The Bruins need to show them that it’s not only untrue, it was actively a bad idea to think that was true in the first place.
Can you shut down Matthews and Marner again?
I need to make it clear the engine that keeps the Toronto Maple Leafs moving is Auston Matthews and Mitch Marner. Whatever else I say about these players after this point is mostly fan-brain taking over. They are immensely talented hockey players that are by and large worth the money.
The issue over their money however, extends to a reality that the Leafs have had to face time and time again; the Boston Bruins seem to find a way to make their most useful players seemingly worthless when it becomes Best of 7 with the season on the line. While some of it may in fact be because they aren’t built for this (and at least in Marner’s case, I think that’s true.), the reality is that the coaching staff, whether it’s under Bruce Cassidy or Jim Montgomery, have found ways to mitigate their impact. Brandon Carlo has often been stapled to Auston Matthews, as has Hampus Lindholm.
It should work, we know that for certain, but with transition, specifically zone exits, being such a big issue for the Bruins this season it behooves them to figure out a way to make a very flawed defense into a bear trap for the two most dangerous players in blue and white. Charlie McAvoy has actually had a very rough time with Matthews in particular, and so he may be better served locking down the Tavares line so that Lindholm and Carlo can be better put to work stymying the Leafs attack where it often starts.
No but really, what are you going to do with the Goaltending
Boston’s been a bit coy about how they’re gonna deploy the goalies.
Jim Montgomery and Don Sweeney have insinuated they might actually go with platooning the goaltenders…or making a firm decision and not wavering from it.
I don’t envy either one of them right now.
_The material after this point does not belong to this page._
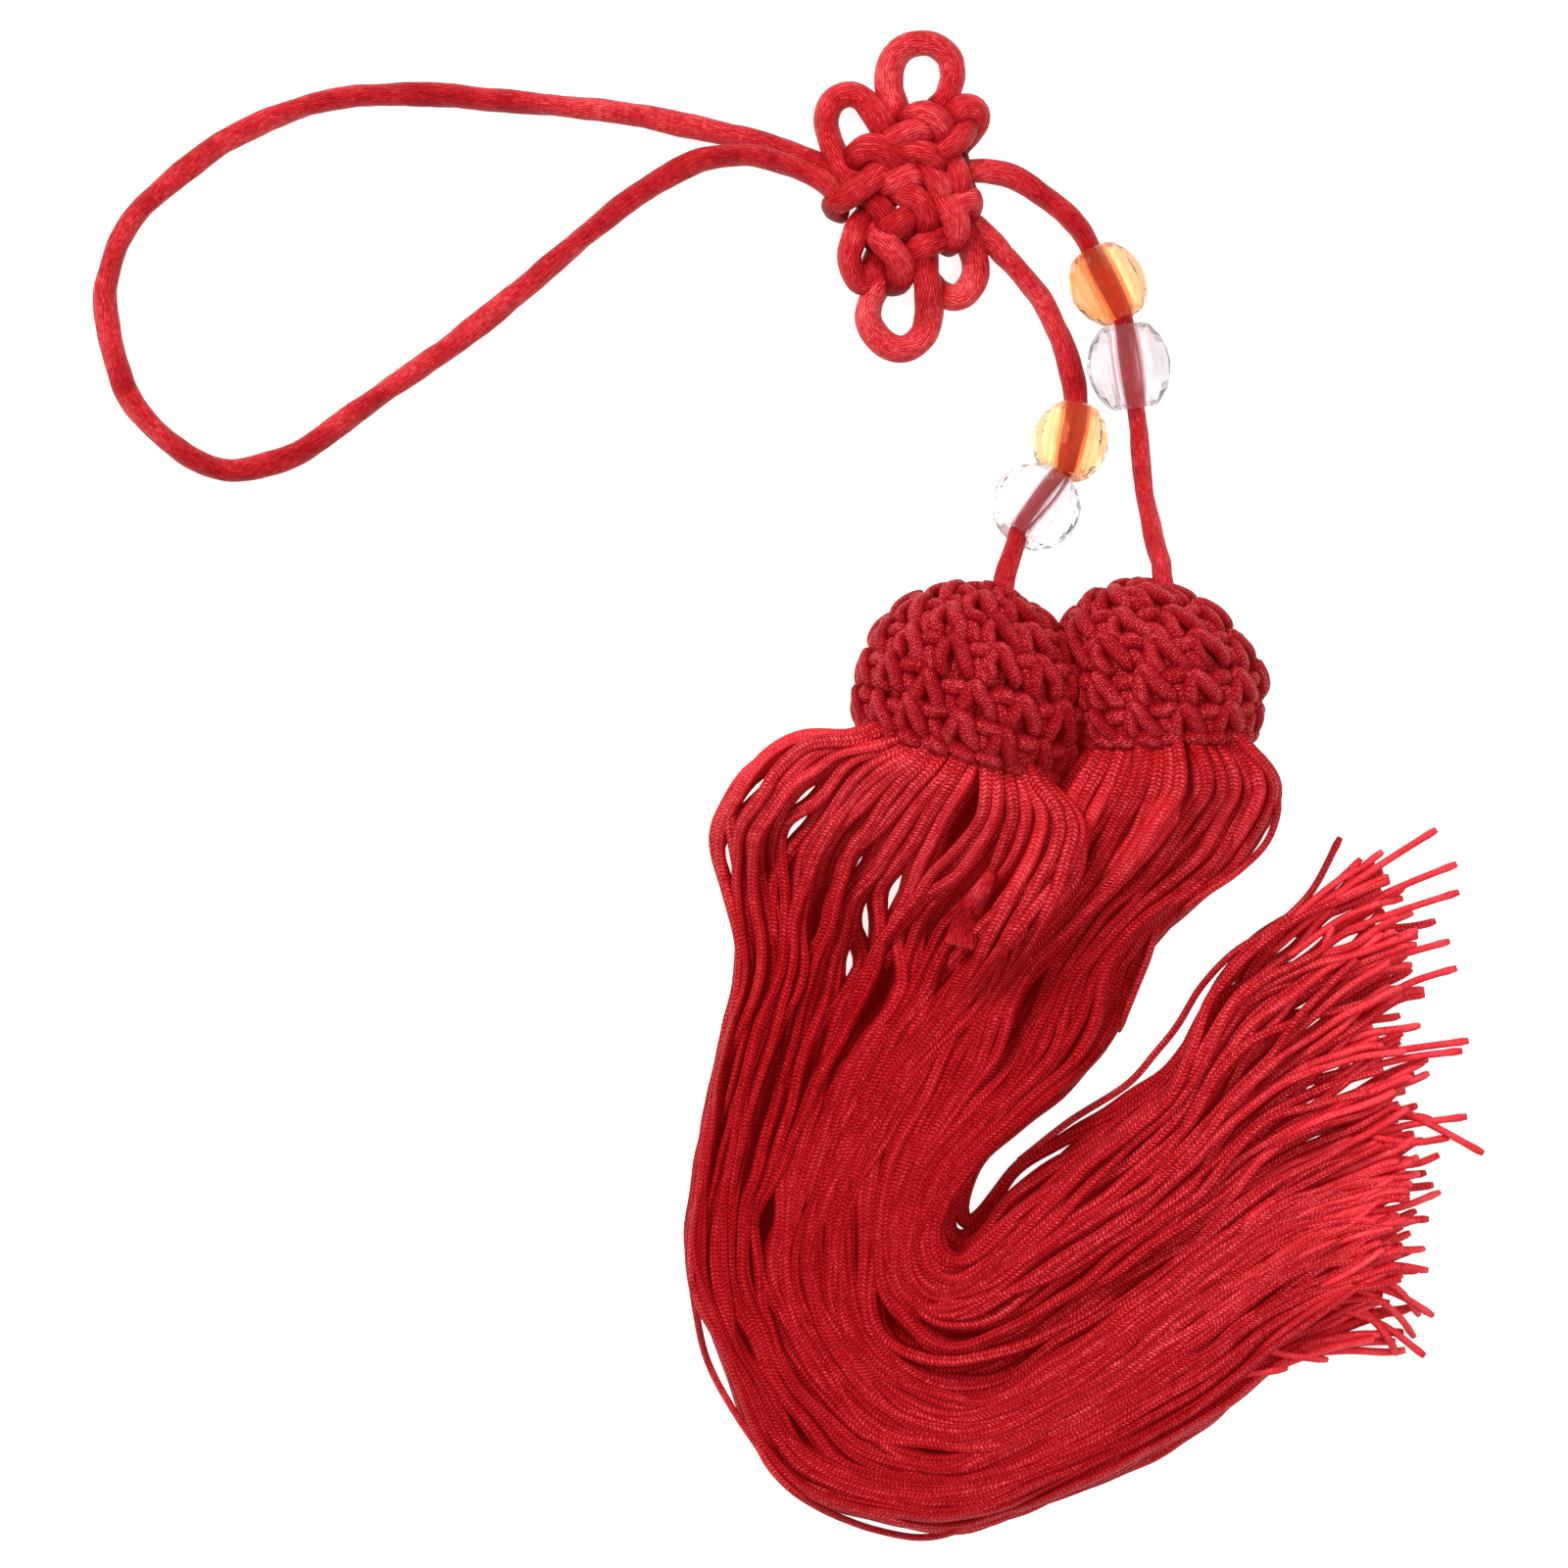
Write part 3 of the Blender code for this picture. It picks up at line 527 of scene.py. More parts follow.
# The ears first, then the arcs that pass over others; letters only tell them apart.
KNOT_ARCS = {
    "top_ear": [(-23.4, 84.0, 2.2), (-24.2, 86.3, 1.9), (-25.0, 88.9, 1.75),
        (-25.0, 91.2, 1.75), (-24.1, 93.2, 1.75), (-22.5, 94.3, 1.75), (-20.6, 94.7, 1.75),
        (-18.8, 94.2, 1.75), (-17.3, 92.6, 1.75), (-16.9, 90.6, 1.75), (-17.3, 88.9, 1.9),
        (-18.1, 87.2, 2.2), (-19.2, 86.0, 2.4), (-19.9, 84.6, 2.2)],
    "left_ear": [(-24.5, 82.0, 2.4), (-25.9, 84.0, 3.0), (-27.2, 85.9, 2.6),
        (-28.7, 87.6, 1.9), (-30.4, 88.1, 1.75), (-32.1, 87.3, 1.75), (-33.1, 85.2, 1.75),
        (-32.9, 82.9, 1.75), (-31.8, 80.3, 2.2), (-30.3, 78.0, 2.8), (-29.1, 76.5, 2.6),
        (-27.7, 74.5, 2.0)],
    "upper_right_ear": [(-17.9, 83.6, 2.8), (-16.9, 85.2, 3.4), (-15.5, 86.4, 3.2),
        (-14.1, 86.0, 2.8), (-13.9, 84.6, 2.3), (-14.8, 83.2, 1.9), (-16.1, 81.8, 2.0),
        (-16.7, 80.6, 2.2)],
    "lower_right_ear": [(-19.9, 64.2, 1.9), (-18.5, 62.8, 1.75), (-16.9, 62.1, 1.75),
        (-15.3, 62.7, 1.75), (-14.2, 64.5, 1.75), (-14.0, 66.5, 1.75), (-14.7, 68.8, 1.9),
        (-15.5, 70.5, 2.2), (-16.2, 72.2, 2.2)],
    "bottom_ear": [(-24.9, 66.2, 2.4), (-26.1, 64.1, 2.1), (-27.3, 61.9, 1.75),
        (-27.7, 59.6, 1.75), (-26.9, 57.5, 1.75), (-25.2, 56.0, 1.75), (-23.5, 55.6, 1.75),
        (-21.8, 56.2, 1.75), (-20.5, 57.7, 1.75), (-20.0, 59.9, 2.2), (-20.0, 62.8, 3.6),
        (-20.4, 65.6, 3.8), (-20.4, 67.9, 2.8)],
    "lower_left_ear": [(-27.8, 72.5, 3.0), (-29.0, 71.1, 3.9), (-29.8, 69.1, 4.1),
        (-30.2, 66.9, 3.8), (-29.5, 64.9, 3.1), (-28.3, 64.2, 2.4), (-27.2, 65.6, 2.1),
        (-26.5, 67.4, 2.3), (-26.0, 68.8, 2.2)],
    "c": [(-29.9, 79.2, 2.4), (-29.1, 80.5, 3.8), (-27.7, 81.3, 4.7), (-26.1, 80.9, 5.0),
        (-24.6, 79.8, 4.6), (-23.7, 78.6, 3.4), (-23.4, 77.4, 2.4)],
    "band": [(-24.5, 79.7, 2.4), (-26.1, 78.6, 3.8), (-27.7, 77.0, 4.9), (-29.5, 75.5, 4.9),
        (-30.8, 74.7, 4.4), (-31.8, 74.3, 3.6), (-31.9, 73.6, 2.6), (-30.8, 73.3, 1.9)],
    "f": [(-22.7, 84.3, 2.4), (-21.8, 85.3, 3.8), (-20.4, 85.7, 4.7), (-18.9, 84.9, 5.0),
        (-18.1, 83.5, 4.4), (-18.1, 82.0, 3.0)],
    "slash": [(-26.0, 80.6, 2.4), (-24.7, 81.9, 3.9), (-23.2, 82.8, 4.8), (-21.6, 83.4, 4.7),
        (-20.4, 83.0, 3.7), (-19.9, 82.0, 2.5)],
    "b": [(-26.4, 75.7, 2.4), (-25.2, 76.4, 3.8), (-23.8, 77.2, 4.7), (-22.4, 77.7, 4.4),
        (-21.4, 77.0, 3.4), (-21.1, 76.0, 2.4)],
    "g": [(-23.8, 79.1, 2.4), (-22.8, 80.1, 3.8), (-21.2, 80.7, 4.8), (-19.6, 80.0, 4.9),
        (-18.8, 78.7, 4.2), (-18.5, 77.4, 3.0)],
    "d": [(-21.4, 79.7, 2.6), (-20.4, 78.6, 3.8), (-19.3, 77.4, 4.7), (-18.6, 76.0, 4.6),
        (-18.6, 74.5, 3.8), (-19.1, 73.1, 2.4)],
    "o": [(-19.1, 79.1, 2.5), (-18.2, 80.6, 3.8), (-17.1, 81.6, 4.4), (-15.9, 82.8, 4.0),
        (-15.0, 84.0, 3.0), (-14.7, 85.0, 2.2)],
    "h": [(-17.9, 80.3, 2.6), (-17.1, 78.8, 3.8), (-16.3, 77.3, 4.3), (-16.0, 75.7, 3.8),
        (-15.9, 74.2, 2.6)],
    "k": [(-24.8, 76.5, 2.6), (-23.4, 75.6, 4.2), (-21.6, 74.7, 5.0), (-20.4, 73.1, 5.0),
        (-20.1, 71.4, 4.2), (-20.4, 69.9, 2.8)],
    "l": [(-28.2, 75.7, 2.6), (-27.1, 74.4, 3.6), (-26.0, 73.1, 3.9), (-24.9, 71.8, 3.2),
        (-24.2, 70.8, 2.2)],
    "m": [(-19.6, 75.7, 2.6), (-18.3, 74.5, 4.2), (-17.1, 73.1, 5.0), (-16.4, 71.2, 4.9),
        (-16.9, 69.5, 4.0), (-17.8, 68.8, 2.6)],
    "n": [(-17.6, 72.2, 2.4), (-16.3, 73.5, 3.9), (-15.6, 74.4, 4.4), (-14.8, 74.6, 3.8),
        (-14.7, 73.7, 3.0), (-15.4, 72.6, 2.2)],
    "p": [(-27.1, 68.8, 2.6), (-26.0, 70.1, 4.0), (-24.5, 71.1, 4.7), (-22.9, 72.1, 4.4),
        (-21.9, 72.5, 3.2), (-21.4, 71.7, 2.2)],
    "q": [(-22.8, 67.1, 2.4), (-21.5, 68.2, 3.9), (-20.1, 69.1, 4.5), (-18.6, 69.8, 4.2),
        (-17.6, 70.2, 3.0)],
    "r": [(-28.1, 71.7, 2.4), (-27.0, 70.4, 3.8), (-25.5, 68.8, 4.9), (-24.1, 67.2, 5.0),
        (-23.5, 65.6, 4.3), (-24.1, 64.3, 3.2), (-25.1, 64.2, 2.2)],
    "s": [(-24.6, 71.6, 1.8), (-22.5, 70.1, 2.0), (-20.6, 68.6, 1.8)],
}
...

They’re in a weird place with it; waiting way too long to replace your goalie when they were very obviously injured sank last year’s playoff run (Among a litany of all-timer gruesome performances. Hi Derek and Connor Clifton in Game 6.), and so doing the thing that everyone and their mother wants to see, which seems to be “Platoon the Goalies because that worked all season”, is very much on the table. If both guys are putting up the kind of .930 SV% expected of both of them, then that’s totally understandable to have such complete faith in your goaltenders.
The only downside is…is if it doesn’t work. If the series is artificially inflated by one player obviously playing better than the other and making him wait to come in to save his buddy. As of the last few games, the answer if you looked at their results, you’d probably want to put that particular experiment on ice for a series or two because Ullmark is clearly playing better than Swayman by a significant amount. The answer should be Linus Ullmark. He’s playing .920+ SV% games to Swayman’s .900 SV%, at least over the past five games. Ullmark played nearly the entire season against the Leafs and they beat them convincingly over the long term, so why shouldn’t it be him? He’s clearly the answer!
At least until he wasn’t.
So…what do you do?
Maybe you don’t wait to find out.
We’ll have to see how Coach Monty handles this tonight.